The exercise:
Of the lines listed below, return exactly those that run from the line containing "middle = middle_of(pieces.values())" through the line containing "obj.matrix_parent_inverse = Matrix.Identity(4)", both included.

Dataset content:
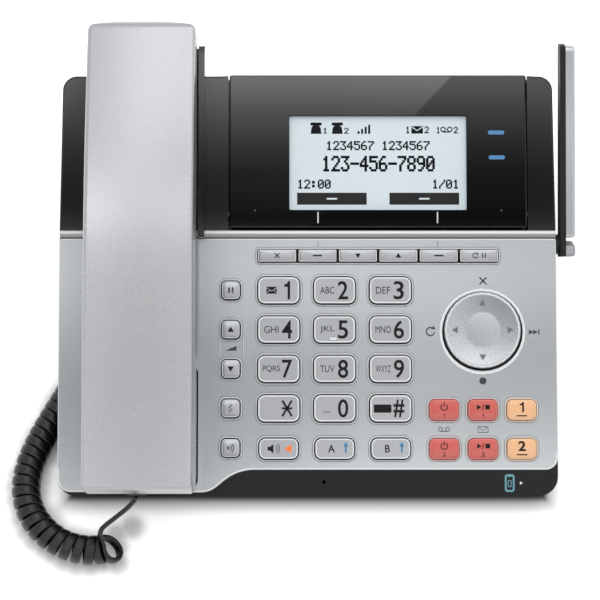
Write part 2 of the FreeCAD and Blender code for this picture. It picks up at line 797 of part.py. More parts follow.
def display_lens():
    x = (lens_left + lens_right) / 2
    end = panel_length + lens_over
    size = (lens_right - lens_left, end - lens_start, lens_corner)
    lens = plate_box(x, (lens_start + end) / 2, *size, lens_proud - lens_thick, lens_proud)
    rim = [e for e in lens.Edges if e.BoundBox.ZMin > lens_proud - 1e-6]
    return solid_of(lens.makeChamfer(lens_chamfer, rim))


def lcd_module():
    length, width, depth = lcd_size
    x, v = lcd_centre
    floor = lens_proud - display_depth + display_wall
    module = plate_box(x, v, length, width, 0.8, floor, floor + depth)
    size = (length - 2 * lcd_frame, width - 2 * lcd_frame, 0.5)
    glass = plate_box(x, v, *size, floor + depth, floor + depth + lcd_glass)
    return solid_of(module.fuse(glass))


# ---- antenna -------------------------------------------------------------------------
def antenna_blade(x0, x1, start, length):
    """Flat blade lying up the panel from the pivot, rounded at its tip."""
    corners = [(start, -antenna_foot, 1.0), (length, -antenna_tip - 0.6, 2.5),
               (length - antenna_lean, antenna_tip, 2.5), (start, antenna_foot, 1.0)]
    blade = Part.Face(rounded_wire(corners)).extrude(Vector(0, 0, x1 - x0))
    blade.Placement = Placement(Vector(x0, antenna_v, antenna_w), Rotation(Vector(1, 1, 1), 120))
    return tilted(blade)


def tilted(shape):
    turned = shape.copy()
    turned.rotate(Vector(0, antenna_v, antenna_w), Vector(1, 0, 0), antenna_rise)
    return turned


antenna_x = half + antenna_side_gap
antenna_mid = antenna_x + antenna_inner
antenna_far = antenna_mid + antenna_outer


def antenna_hole():
    """Bearing for the antenna's pivot in the side of the case."""
    return pin(half - wall - 1, half + 1, antenna_v, antenna_w, antenna_pin + antenna_play)


def antenna_inner_shell():
    blade = antenna_blade(antenna_x, antenna_mid - 0.05, -antenna_foot, antenna_length)
    boss = pin(half + 0.2, antenna_x + 0.1, antenna_v, antenna_w, antenna_foot - 1.0)
    blade = blade.fuse(boss)
    return solid_of(blade.cut(pin(half - 9, half + 20, antenna_v, antenna_w, antenna_pin + 0.05)))


def antenna_outer_shell():
    start = antenna_cap + antenna_split
    blade = antenna_blade(antenna_mid, antenna_far, start, antenna_length - antenna_end)
    far = [e for e in blade.Edges if e.BoundBox.XMin > antenna_far - 1e-6]
    return solid_of(blade.makeFillet(antenna_edge, far))


def antenna_pivot():
    """Bright cap with its pin, which runs in the side of the case."""
    cap = antenna_blade(antenna_mid, antenna_far, -antenna_foot, antenna_cap)
    far = [e for e in cap.Edges if e.BoundBox.XMin > antenna_far - 1e-6]
    cap = cap.makeFillet(antenna_edge, far)
    length, radius = antenna_clip
    inside = half - wall - hinge_end_gap
    shaft = pin(inside - length - root, antenna_mid + 0.5, antenna_v, antenna_w, antenna_pin)
    clip = pin(inside - length, inside, antenna_v, antenna_w, radius)
    return solid_of(cap.fuse(shaft).fuse(clip))


# ---- handset -------------------------------------------------------------------------
def grip_profile():
    """Side outline of the handset in the v-w plane, as (v, w, radius) corners."""
    m0, m1, mw = mouth_cup
    e0, e1, ew = ear_cup
    fall = math.radians(grip_fall)
    bend = grip_bend + grip_drop * math.tan(fall / 2)
    end_w = grip_height - (grip_end - bend) * math.tan(fall)
    return [
        (m0, mw, 3.0), (1.6, 12.0, 8.0), (1.0, 20.0, 8.0), (2.9, grip_height, grip_lip),
        (bend, grip_height, grip_drop), (grip_end, end_w, 6.0), (grip_end, 8.5, 5.0), (e1 + 2.4, 2.6, 4.0),
        (e1, ew, 2.8), (e0, ew, 3.0), (e0 - 9.0, 9.5, 6.0), (m1 + 9.0, 13.0, 6.0), (m1, mw, 3.0),
    ]


def grip_plan(inset, w0, w1):
    """Plan outline of the handset, with a slightly bowed far end."""
    side = grip_width / 2 - inset
    left, right = grip_x - side, grip_x + side
    turn = math.atan(grip_peak / side)
    bow_radius = bow_share * side / math.cos(turn) / math.tan(turn)
    bow = grip_peak - bow_radius * (1 / math.cos(turn) - 1)
    near, far = inset, grip_end - bow - inset
    radius = grip_corner - inset
    outline = [(left, near, radius), (right, near, radius), (right, far, radius),
               (grip_x, far + grip_peak, bow_radius), (left, far, radius)]
    return slab(outline, w0, w1)


def grip_body(inset):
    """Handset without its plan rounding, drawn in by a wall."""
    face = Part.Face(rounded_wire(grip_profile()))
    if inset:
        face = face.makeOffset2D(-inset, join=2)
    face.Placement = Placement(Vector(grip_x - grip_width / 2 + inset, 0, 0), Rotation(Vector(1, 1, 1), 120))
    return face.extrude(Vector(grip_width - 2 * inset, 0, 0))


def split_tool(above, gap):
    """Everything above or below the handset's parting surface."""
    near, far = shell_split
    rise = (far - near) / split_span
    v0, v1 = -10.0, split_span + 10.0
    w0, w1 = near + rise * v0 + gap, near + rise * v1 + gap
    end = beyond if above else -beyond
    return side_prism([(v0, w0), (v1, w1), (v1, end), (v0, end)], grip_x - beyond, grip_x + beyond)


def handset_outer():
    body = grip_body(0)
    sides = [e for e in body.Edges if e.BoundBox.XLength < 1e-6]
    return body.makeFillet(grip_edge, sides).common(grip_plan(0, -20, 60))


def handset_cavity():
    return grip_body(shell_wall).common(grip_plan(shell_wall, -20, 60))


def handset_back_shell():
    shell = handset_outer().common(split_tool(True, split_gap))
    return solid_of(shell.cut(handset_cavity()))


def handset_front_shell():
    shell = solid_of(handset_outer().common(split_tool(False, 0)))
    shell = shell.cut(handset_cavity())
    for slot in grille_slots(cup_middle(ear_cup), *ear_slots, -12, ear_cup[2] + 3):
        shell = shell.cut(slot)
    count, pitch, radius = mouth_holes
    for i in range(count):
        x = grip_x + (i - (count - 1) / 2) * pitch
        shell = shell.cut(stud(x, cup_middle(mouth_cup), -12, mouth_cup[2] + 3, radius))
    x, v, w = handset_plug_place
    wide, high = plug_size[1] / 2 + plug_clear, plug_size[2] / 2 + plug_clear
    shell = shell.cut(block(x - wide, x + wide, -9, v + plug_size[0] + 1, w - high, w + high))
    return solid_of(shell)


def cup_middle(cup):
    return (cup[0] + cup[1]) / 2


def handset_receiver():
    base = ear_cup[2] + shell_wall
    return stud(grip_x, cup_middle(ear_cup), base, base + receiver_depth, receiver_radius)


def handset_microphone():
    base = mouth_cup[2] + shell_wall
    return stud(grip_x, cup_middle(mouth_cup), base, base + capsule_depth, capsule_radius)


# ---- cord ----------------------------------------------------------------------------
def base_plug():
    """Plug in the handset jack, with its strain relief; returned in the jack's frame."""
    length, width, height = plug_size
    body = Part.makeBox(length + 2, width, height, Vector(-length, -width / 2, -height / 2))
    reach, wide, high = plug_neck
    neck = Part.makeBox(reach, wide, high, Vector(0, -wide / 2, -high / 2))
    return solid_of(body.fuse(neck))


def base_cord_plug():
    return placed(base_plug(), jack_placement("handset"))


def handset_cord_plug():
    x, v, w = handset_plug_place
    length, width, height = plug_size
    body = block(x - width / 2, x + width / 2, v, v + length, w - height / 2, w + height / 2)
    return in_world(body)


def plug_face():
    """Where the tail leaves the handset's plug, in the world."""
    x, v, w = handset_plug_place
    return in_world(Part.Vertex(x, v, w)).Point


def coil_route():
    """Middle of the coil lying on the table, from the base plug round to its free end."""
    start = jack_placement("handset").multVec(Vector(plug_neck[0], 0, 0))
    y = front_y
    z = coil_radius + 0.1
    points = [(-84.6, y + 67.0), (-90.2, y + 65.0), (-95.4, y + 60.6), (-99.6, y + 54.6),
              (-104.6, y + 45.6), (-110.2, y + 35.0), (-115.2, y + 24.4), (-118.6, y + 13.6),
              (-118.8, y + 3.2), (-115.4, y - 6.4), (-108.6, y - 14.4), (-99.6, y - 19.6),
              (-88.6, y - 21.4), (-78.0, y - 19.8)]
    return [Vector(start.x, start.y, z)] + [Vector(px, py, z) for px, py in points]


def tail_route():
    """Middle of the plain cord from the coil's end up to the handset's plug."""
    end = plug_face()
    y = front_y
    points = [(-88.2, y - 18.2, 12.0), (-85.7, y - 15.9, 14.9), (-82.2, y - 14.1, 17.6),
              (-78.7, y - 13.2, 20.2), (-75.26, y - 12.62, 22.67), (-72.27, y - 11.52, 25.4),
              (-70.67, y - 9.52, 27.46), (-70.0, y - 7.37, 28.81)]
    return [Vector(*p) for p in points] + [end]


def route_tube(points, radius, name):
    """Tube along straight runs joined by tangent arcs."""
    edges = []
    here = points[0]
    length = 0.0
    radii = []
    for i in range(1, len(points) - 1):
        before = points[i - 1] - points[i]
        after = points[i + 1] - points[i]
        run = min(before.Length, after.Length)
        inner = before.getAngle(after)
        reach = 0.45 * run
        arc_radius = reach * math.tan(inner / 2)
        radii.append(arc_radius)
        before.normalize()
        after.normalize()
        start = points[i] + before * reach
        end = points[i] + after * reach
        toward = (before + after).normalize()
        centre = points[i] + toward * (arc_radius / math.sin(inner / 2))
        middle = centre - toward * arc_radius
        line = Part.makeLine(here, start)
        arc = Part.Arc(start, middle, end).toShape()
        edges += [line, arc]
        length += line.Length + arc.Length
        here = end
    last = Part.makeLine(here, points[-1])
    edges.append(last)
    length += last.Length
    spine = Part.Wire(edges)
    first = points[1] - points[0]
    ring = Part.Wire(Part.makeCircle(radius, points[0], first))
    tube = spine.makePipeShell([ring], True, False)
    ratio = tube.Volume / (math.pi * radius ** 2 * length)
    print(name, "length %.1f" % length, "volume ratio %.4f" % ratio, "radii", ["%.1f" % r for r in radii])
    return tube


def cord_coil():
    return route_tube(coil_route(), coil_radius, "coil")


def cord_tail():
    return route_tube(tail_route(), cord_thick / 2, "tail")


# ---- write every piece ---------------------------------------------------------------
panel_pieces = {
    "upper_case": upper_case, "face_plate": face_plate, "trim_strip": trim_strip,
    "rear_bezel": rear_bezel, "main_board": main_board, "keypad_mat": keypad_mat,
    "loudspeaker": loudspeaker, "hook_switch": hook_switch, "nav_disc": nav_disc,
    "nav_rocker": nav_rocker, "display_housing": display_housing,
    "display_lens": display_lens, "lcd_module": lcd_module,
    "antenna_inner_shell": antenna_inner_shell, "antenna_outer_shell": antenna_outer_shell,
    "antenna_pivot": antenna_pivot, "handset_back_shell": handset_back_shell,
    "handset_front_shell": handset_front_shell, "handset_receiver": handset_receiver,
    "handset_microphone": handset_microphone,
}
world_pieces = {
    "lower_case": lower_case, "rubber_feet": rubber_feet, "case_screws": case_screws,
    "modular_jacks": modular_jacks,
}
cord_pieces = {
    "base_cord_plug": base_cord_plug, "cord_coil": cord_coil, "cord_tail": cord_tail,
    "handset_cord_plug": handset_cord_plug,
}


def middle_of(shapes):
    """Middle of the plan of some shapes, at table height."""
    box = FreeCAD.BoundBox()
    for shape in shapes:
        box.add(shape.optimalBoundingBox(False, False))
    return Vector(box.Center.x, box.Center.y, 0)


def write_all():
    pieces = {name: in_world(make()) for name, make in panel_pieces.items()}
    pieces.update({name: make() for name, make in world_pieces.items()})
    pieces.update({name: in_world(key_cap(*sizes)) for name, sizes in keys.items()})
    middle = middle_of(pieces.values())
    pieces.update({name: make() for name, make in cord_pieces.items()})
    for name, shape in pieces.items():
        moved = shape.copy()
        moved.translate(middle * -1)
        moved.exportStep("parts/" + name + ".step")
    print("pieces", len(pieces), "middle", "%.4f %.4f" % (middle.x, middle.y))


write_all()
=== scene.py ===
import json
import math
import bpy
import numpy as np
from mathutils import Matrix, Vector


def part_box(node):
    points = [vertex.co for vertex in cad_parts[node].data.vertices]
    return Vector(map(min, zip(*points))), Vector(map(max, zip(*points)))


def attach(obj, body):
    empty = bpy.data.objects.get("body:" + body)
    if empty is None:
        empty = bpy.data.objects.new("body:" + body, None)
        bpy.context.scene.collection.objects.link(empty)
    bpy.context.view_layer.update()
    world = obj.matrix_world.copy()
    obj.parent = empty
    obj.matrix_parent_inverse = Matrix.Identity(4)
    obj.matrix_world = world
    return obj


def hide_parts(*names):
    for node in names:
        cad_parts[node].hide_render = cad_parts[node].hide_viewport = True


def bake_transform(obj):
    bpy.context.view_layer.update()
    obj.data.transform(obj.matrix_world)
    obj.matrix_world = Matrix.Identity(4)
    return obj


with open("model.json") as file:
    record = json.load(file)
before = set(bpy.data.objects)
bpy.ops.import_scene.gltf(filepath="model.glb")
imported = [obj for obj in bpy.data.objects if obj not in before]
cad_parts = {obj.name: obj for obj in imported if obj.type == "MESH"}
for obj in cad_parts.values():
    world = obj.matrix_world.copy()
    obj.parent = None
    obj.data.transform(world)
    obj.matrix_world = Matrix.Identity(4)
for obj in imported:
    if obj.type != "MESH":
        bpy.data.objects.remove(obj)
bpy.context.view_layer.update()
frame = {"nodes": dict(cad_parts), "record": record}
nodes = frame["nodes"]
print("frame loaded:", len(nodes), "nodes")

# Panel frame, in millimetres: x to the right, v up the slope from its front edge, w out of it.
panel = {"slope": 20.0, "frontY": -85.9193, "frontZ": 15.0, "shiftX": -4.3}
slope = math.radians(panel["slope"])


def onPanel(x, v, w):
    # turned by the slope about x, then moved to the front edge; metres come out
    x, v, w = np.broadcast_arrays(np.asarray(x, float), np.asarray(v, float), np.asarray(w, float))
    y = panel["frontY"] + v * math.cos(slope) - w * math.sin(slope)
    z = panel["frontZ"] + v * math.sin(slope) + w * math.cos(slope)
    return np.stack([x + panel["shiftX"], y, z], -1) / 1000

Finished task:
    middle = middle_of(pieces.values())
    pieces.update({name: make() for name, make in cord_pieces.items()})
    for name, shape in pieces.items():
        moved = shape.copy()
        moved.translate(middle * -1)
        moved.exportStep("parts/" + name + ".step")
    print("pieces", len(pieces), "middle", "%.4f %.4f" % (middle.x, middle.y))


write_all()
=== scene.py ===
import json
import math
import bpy
import numpy as np
from mathutils import Matrix, Vector


def part_box(node):
    points = [vertex.co for vertex in cad_parts[node].data.vertices]
    return Vector(map(min, zip(*points))), Vector(map(max, zip(*points)))


def attach(obj, body):
    empty = bpy.data.objects.get("body:" + body)
    if empty is None:
        empty = bpy.data.objects.new("body:" + body, None)
        bpy.context.scene.collection.objects.link(empty)
    bpy.context.view_layer.update()
    world = obj.matrix_world.copy()
    obj.parent = empty
    obj.matrix_parent_inverse = Matrix.Identity(4)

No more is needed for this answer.